Бледно-розовая молния озарила Доббо, когда мы на рассвете подходили на нашей лодке к пристани — спустя 139 лет после пребывания здесь Альфреда Уоллеса. Странный красноватый оттенок объяснялся подсветкой солнца, все еще скрытого за горизонтом. Уже восемь часов бушевала гроза — почти с самого момента отплытия от Кай-Бесара, когда мы отправились на юго-восток к островам Ару. Теперь мы находились почти у самой крайней юго-восточной точки нашего маршрута: в 650 километрах к югу был северный берег Австралии, а сам архипелаг Ару примостился под «брюхом» огромной Новой Гвинеи. На самом деле и с географический, и с биологической точек зрения острова Ару являются продолжением Новой Гвинеи. Будучи отделены от нее мелкими проливами Сахульского шельфа, они имеют много общего в составе флоры и фауны: и там, и там имеются, например, древесные кенгуру, кустарниковые курицы (большеноги) и гигантские папоротники. Долго считавшийся самым отдаленным и труднодоступным из всех индонезийских архипелагов, Ару только недавно сделал шаг навстречу остальному миру: был построен первый аэропорт, способный функционировать независимо от погоды — существенное требование в регионе, где ежегодно выпадает более 2000 мм осадков.
Точная численность населения неизвестна, потому что в некоторые места архипелага очень трудно попасть — их отделяют от цивилизации непроходимые мангровые заросли, низинные болота и тропический лиственный лес. По приблизительным подсчетам на архипелаге Ару проживают около 60 тысяч человек, в основном по периметру шести самых крупных островов. Они разделены узкими каналами, суммарная площадь которых составляет более шести тысяч квадратных километров. Большинство островитян живут в местной столице — том самом Доббо, где когда-то провел несколько месяцев Альфред Уоллес.
Даже на расстоянии восьми километров мы едва могли различить архипелаг, а подплыв ближе, увидели лишь узкую полоску земли: дело в том, что на Ару высота береговой линии нигде не превышает нескольких метров. Рассветные лучи с трудом пробивались через плотный слой облаков, нагнанных муссоном, и в водах открывающегося перед нами широкого пролива отражалось хмурое пасмурное небо.

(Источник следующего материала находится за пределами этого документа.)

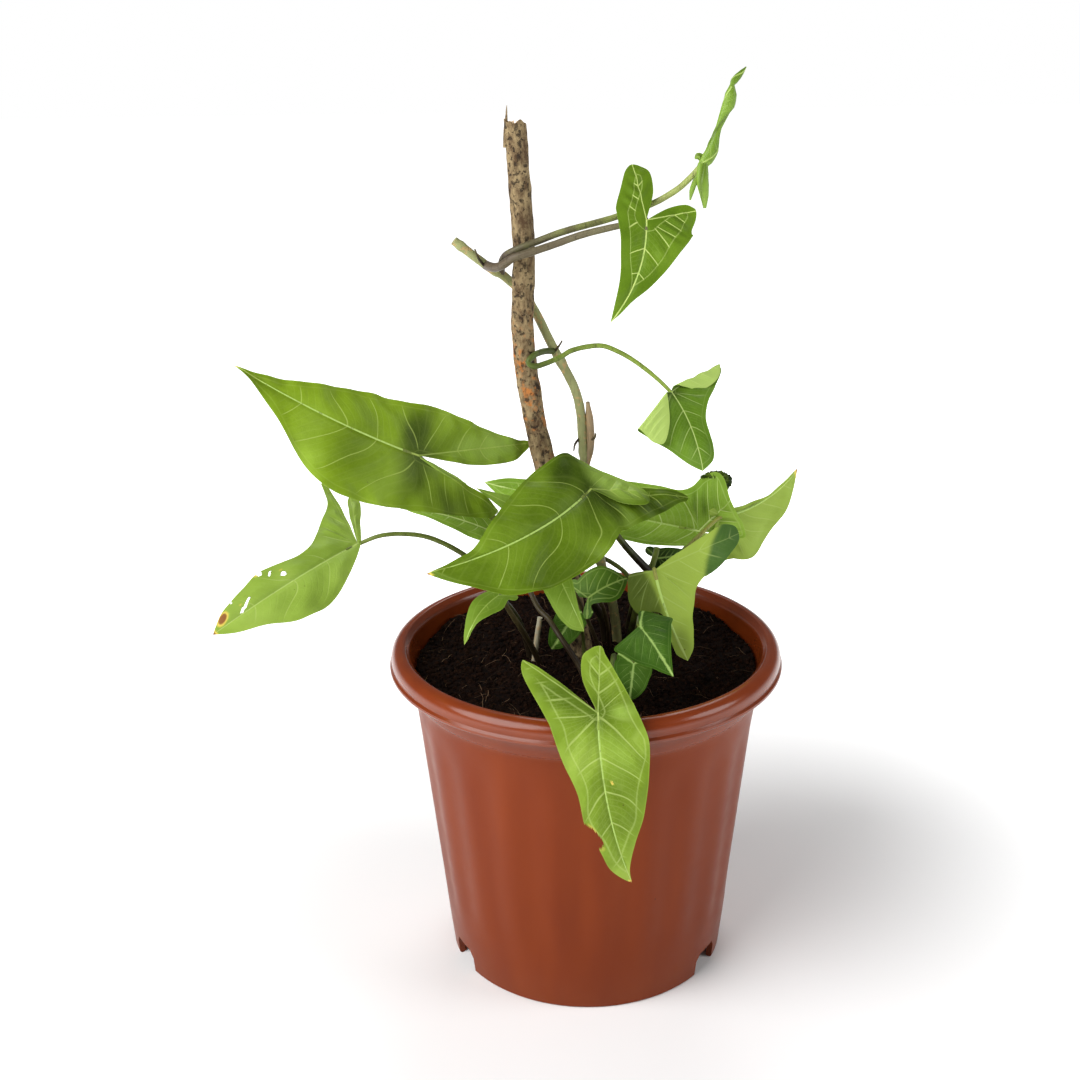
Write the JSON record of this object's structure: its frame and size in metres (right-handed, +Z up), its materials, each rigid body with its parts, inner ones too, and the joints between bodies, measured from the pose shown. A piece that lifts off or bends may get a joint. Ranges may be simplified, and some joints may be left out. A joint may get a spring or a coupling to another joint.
{
  "type": "potted arrowhead plant",
  "caption": "Arrowhead plant with lobed leaves on long stalks and a vine that climbs a cut branch, in a fluted round pot of soil.",
  "frame": {"origin": "middle of the flat underside that the pot stands on", "axes": "+Z up, -Y towards the side where the largest leaf hangs over the rim, +X to the right seen from there"},
  "size_m": [0.2793, 0.2184, 0.4512],
  "materials": {
    "pot": "satin terracotta-brown plastic",
    "soil": "dark crumbly potting soil",
    "bark": "grey-brown bark",
    "stalk": "satin green-brown stem",
    "leaf": "satin green leaf with paler veins"
  },
  "bodies": {
    "root": {"pot": "pot", "soil": "soil", "stake": "bark", "vine": "stalk", "shoot": "stalk", "cut_stalk": "stalk", "leaf_upper_left": "leaf", "leaf_front": "leaf", "leaf_lower_left": "leaf", "leaf_over_rim": "leaf", "leaf_right": "leaf", "leaf_right_hanging": "leaf", "leaf_middle_right": "leaf", "leaf_top": "leaf", "leaf_small_variegated": "leaf", "leaf_low_variegated": "leaf", "leaf_under_front": "leaf", "leaf_curled": "leaf", "leaf_under_variegated": "leaf", "leaf_behind_shoot": "leaf", "leaf_pale_variegated": "leaf", "leaf_back_left": "leaf", "leaf_below_upper_left": "leaf", "leaf_low_dark": "leaf", "leaf_young": "leaf"}
  },
  "joints": []
}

Все здесь напоминало Западную Африку: неподвижный горячий воздух, глинистые плоские берега, постепенно переходящие в болота и мангровые заросли, с торчащими там и тут кокосовыми пальмами; приливное течение выносило из пролива мутную серо-зеленую воду. Плоский ландшафт подчеркивала фигура одинокого рыбака, стоящего в сотне метров от берега по грудь в воде. Он держал в руках закидной невод. За ним, справа от нас, расстилался широкий и довольно грязный песчаный пляж, а дальше были видны первые несколько домиков — низкие белые кубики, крытые проржавевшим железом, либо, по старинке — пальмовыми листьями. Доббо располагался на правом берегу пролива, и еще через километр мы увидели белый шпиль церкви в центре города, зеленые крыши административных зданий и высокую радиомачту. Это был очень скромный городишко, и административные здания высотой в четыре-пять этажей сильно выделялись на общем фоне. Высота улиц города над уровнем моря была так незначительна, что даже небольшой подъем воды смыл бы Доббо целиком.